Whereas watching Nottingham Forest, it’s clear that Steve Cooper has left his mark – Forest always playing with energy and purpose under the Welsh head coach, a drastic turnaround from Chris Hughton’s negative tactics stifling Forest’s creativity.
Nathan Jones’ Luton operate in the same manner, constantly energetic and battling for the ball at every opportunity. Huddersfield are far more pragmatic and disciplined in approach, the winner in their second leg against Luton showing this – the game evenly poised before a bit of magic from Sorba Thomas won a tight contest, Jordan Rhodes connecting for the winner.

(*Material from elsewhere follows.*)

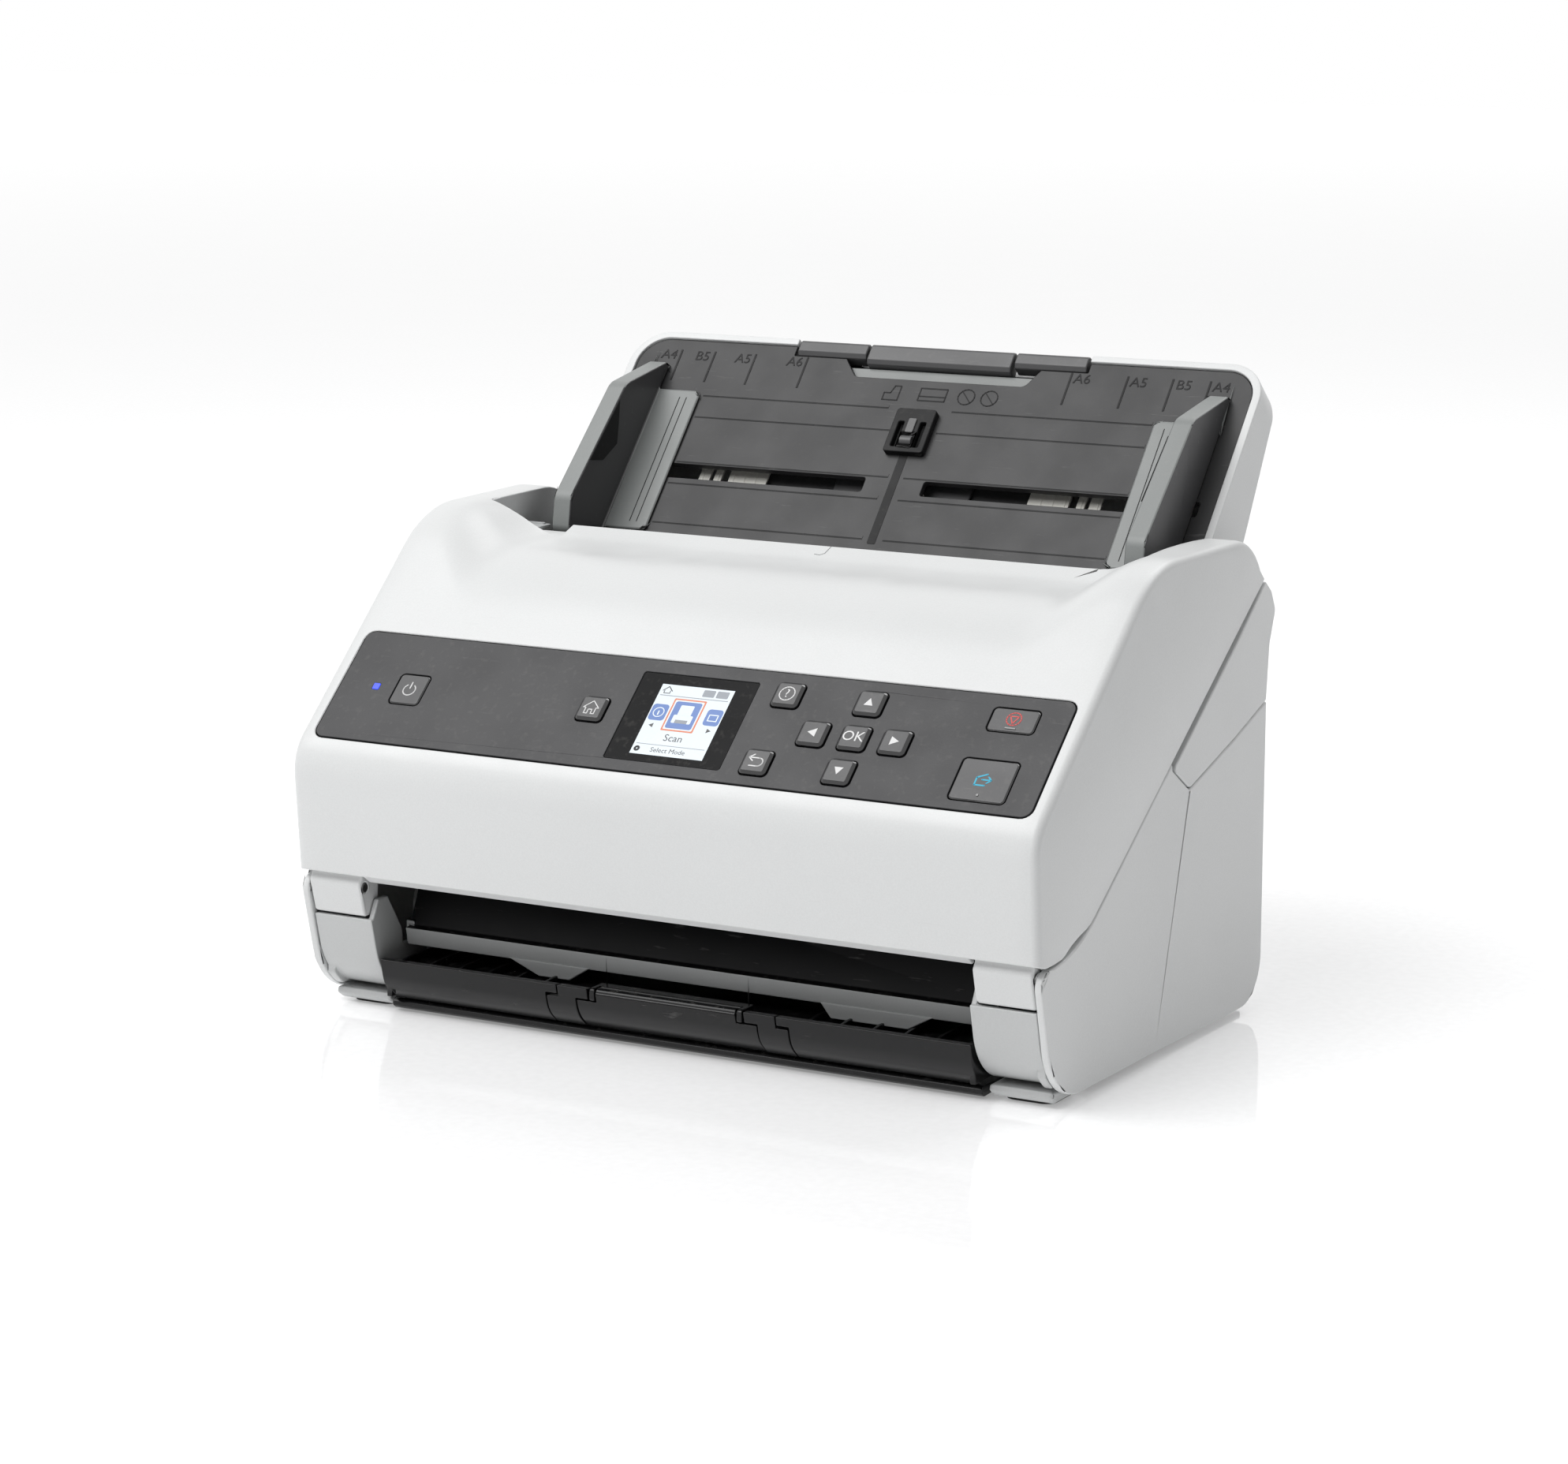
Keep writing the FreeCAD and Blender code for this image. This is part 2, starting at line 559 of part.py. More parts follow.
def rear_sockets():
    """Power inlet with its round bore, and the square data socket with its tongue."""
    inlet = block(DC_WINDOW[0], DC_WINDOW[1], REAR_Y - 13, REAR_Y - 0.3, DC_WINDOW[2], DC_WINDOW[3])
    bore = Part.makeCylinder(3.2, 11, Vector(DC_CENTRE[0], REAR_Y - 10, DC_CENTRE[1]), Vector(0, 1, 0))
    data = block(USB_WINDOW[0], USB_WINDOW[1], REAR_Y - 16, REAR_Y - 0.3, USB_WINDOW[2], USB_WINDOW[3])
    middle = (USB_WINDOW[0] + USB_WINDOW[1]) / 2
    data = data.cut(block(middle - 4.8, middle + 4.8, REAR_Y - 12, REAR_Y + 1, 25.2, 33.8))
    tongue = block(middle - 2.9, middle + 2.9, REAR_Y - 13, REAR_Y - 6, 27.9, 31.1)
    return [inlet.cut(bore), data.fuse(tongue)]


def bottom_pan():
    """Black floor of the base with the rounded lip below the output tray."""
    pan = block(-135.7, 135.7, -60, REAR_Y - 3.2, 1.8, 4.2)
    lip = side_prism([(-60, 1.8), (-86.5, 0.9, 1.5), (-88.8, 2.6, 1.4), (-87.0, 4.6, 1.2), (-60, 4.2)], -111.8, 111.8)
    return pan.fuse(lip).removeSplitter()


def main_board():
    """Upright circuit board on four posts of the rear cover."""
    front = 50.0
    board = block(-66, 92, front, front + 1.6, 38, 108)
    chips = [block(-40, -18, front - 2.0, front, 60, 82), block(12, 26, front - 1.4, front, 70, 84),
             block(44, 70, front - 8.0, front, 44, 52), block(50, 64, front - 6.0, front, 78, 98)]
    posts = [block(x, x + 5, front + 1.6, REAR_Y - 2.2, z, z + 5) for x in (-63, 84) for z in (41, 100)]
    return join([board] + chips + posts)


def feet():
    """Four grey feet: two long ones below the front corners, two below the rear."""
    front = side_prism([(-87.3, 3.4, 0.8), (-86.6, 5.4, 0.6), (-62, 5.4), (-62, 1.4), (-84.5, 1.4, 1.2)], 113.5, 135.6)
    rear = block(100, 130, 30, 50, 1.4, 1.8)
    solids = both_sides(front) + both_sides(rear)
    return solids


def rubber_pads():
    front = block(116, 133, -82, -64, 0, 1.4, 4)
    rear = block(103, 127, 32, 48, 0, 1.4, 4)
    return both_sides(front) + both_sides(rear)


def screws():
    """Six pan-head screws through the floor of the base."""
    solids = []
    for x in (-118, -40, 40, 118):
        for y in (-50, 24):
            head = Part.makeCylinder(3.0, 0.8, Vector(x, y, 1.0))
            solids.append(head.cut(block(x - 2, x + 2, y - 0.4, y + 0.4, 0.9, 1.4)))
    return solids


def hinge_pins():
    pin = rod(114.8, 137.6, *HINGE, PIN_R)
    return both_sides(pin)


# ---- input tray ----
def tray_shell():
    """White hollow back of the input tray, deeper towards the base."""
    low = -66.0
    edge = TRAY_TOP
    side = [(low, 0.8), (edge, 0.8), (edge, -TRAY_DEPTH[0], 6), (-36.0, -TRAY_DEPTH[1], 30), (low, -TRAY_DEPTH[1] + 0.5)]
    face = [(-TRAY_HALF, low - 1), (TRAY_HALF, low - 1), (TRAY_HALF, edge, 14), (-TRAY_HALF, edge, 14)]
    body = side_prism(side, -TRAY_HALF, TRAY_HALF).common(plan_prism(face, -40, 5))
    hollow_side = [(low - 1, 2), (edge, 2), (edge, 2.2 - TRAY_DEPTH[0]), (-36.0, 2.2 - TRAY_DEPTH[1], 28),
                   (low - 1, 2.7 - TRAY_DEPTH[1])]
    rim = TRAY_HALF - 3.0
    hollow_face = [(-rim, low - 2), (rim, low - 2), (rim, edge - 2.6, 11.5), (-rim, edge - 2.6, 11.5)]
    hollow = side_prism(hollow_side, -rim, rim).common(plan_prism(hollow_face, -40, 5))
    slot = block(-58.2, 58.2, 10, edge + 5, -10.4, 5)
    return on_tray(body.cut(hollow).cut(slot))


RACK_ALONG = -38.5          # centre line of the guide slots
PINION_TEETH = 12
PINION_MODULE = 1.5
PINION_R = PINION_TEETH * PINION_MODULE / 2


def tray_plate():
    """Dark face of the input tray with its guide slots, finger recess and lower chute."""
    top = TRAY_TOP - 2.9
    half = TRAY_HALF - 3.3
    plate = plan_prism([(-DECK_HALF, -97), (DECK_HALF, -97), (DECK_HALF, -66), (half, -66), (half, top, 11),
                        (-half, top, 11), (-half, -66), (-DECK_HALF, -66)], -2.5, 0)
    for x0, x1 in ((-116, -11.5), (11.5, 116)):
        plate = plate.cut(block(x0, x1, RACK_ALONG - 3, RACK_ALONG + 3, -3, 1, 1.0))
    recess = plan_prism([(-31, 6.5, 3), (36, 6.5, 3), (47, 25), (-46, 25)], -3, 1)
    plate = plate.cut(recess).cut(block(-58.4, 58.4, 13.8, 30, -3, 1))
    floor = plan_prism([(-33.5, 5.0, 2), (39, 5.0, 2), (43.5, 11.8), (-38.5, 11.8)], -3.5, -2.5)
    plate = plate.fuse(floor)
    roller = block(-30, 30, -84 - 10, -84 + 10, -3, 1, 1.5)
    plate = plate.cut(roller)
    stud = Part.makeCylinder(2.0, 4.0, Vector(0, RACK_ALONG, -6.2))
    plate = plate.fuse(stud)
    return on_tray(plate.removeSplitter())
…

Looking at Sheffield United in comparison, they’re an enjoyable side to watch on the ball – Paul Heckingbottom favouring a pass-heavy approach, The Blades averaging 456.38 per Championship match this season. But, all of this intricate passing play is redundant if a victory doesn’t follow.
In an end-of-season contest versus Reading, The Blades completed 497 passes to the opposition’s 196 – Paul Ince’s Royals coming out on top regardless, a late winner rendering Sheffield United’s intricate passing game ineffective.
Sheffield United can show their lethal edge and convincingly win matches, but this is far too sporadic. It’s felt flat at times this season at Bramall Lane, a promotion story unfolding but without the same energy and drama of the Chris Wilder days.
Still, after the agony of relegation and losing such a key figure in Chris Wilder, many Sheffield United fans would have taken a spot in the playoffs, especially after the slow start suffered by The Blades this campaign under a different manager. The drama of the playoffs nearly gifted Sheffield United a Wembley final too, a poor loss in the first leg at Bramall Lane nearly dramatically overturned.
Sheffield United’s second-half display at The City Ground, 3-1 down on aggregate after Brennan Johnson scored in the first half, was The Blades at their very best – incisive and on the front foot, the pace of George Baldock as a slaloming wing-back unlocking a stern Nottingham Forest backline.
Both Blades’ goals came from tricky runs down the wing, Berge initially putting it on a plate for Gibbs-White to deftly score before John Fleck – another of the Blades old guard – levelled proceedings on the night after Baldock danced on the ball.
In the end, after valiantly fighting back in a second leg many had written The Blades off in, Brice Samba would be the hero in the penalty shoot-out for Steve Cooper’s Forest. Morgan Gibbs-White would miss the decisive spot-kick, another season in the Championship confirmed.
In a season full of ups and downs, Sheffield United will still be pleased with their efforts even if they couldn’t immediately return to the Premier League.
Paul Heckingbottom gave a side struggling at the beginning of this campaign some hope, nearly knocking out the runaway train of Nottingham Forest over two legs to be within touching distance of the Premier League.
Now, in the summer, Heckingbottom will have time to sit down and conjure up a plan to give Sheffield United that edge to win promotion. It’ll be intriguing to see if he can mastermind another promotion attempt next season, using this season’s heartbreak as the springboard to launch Sheffield United back to the top flight.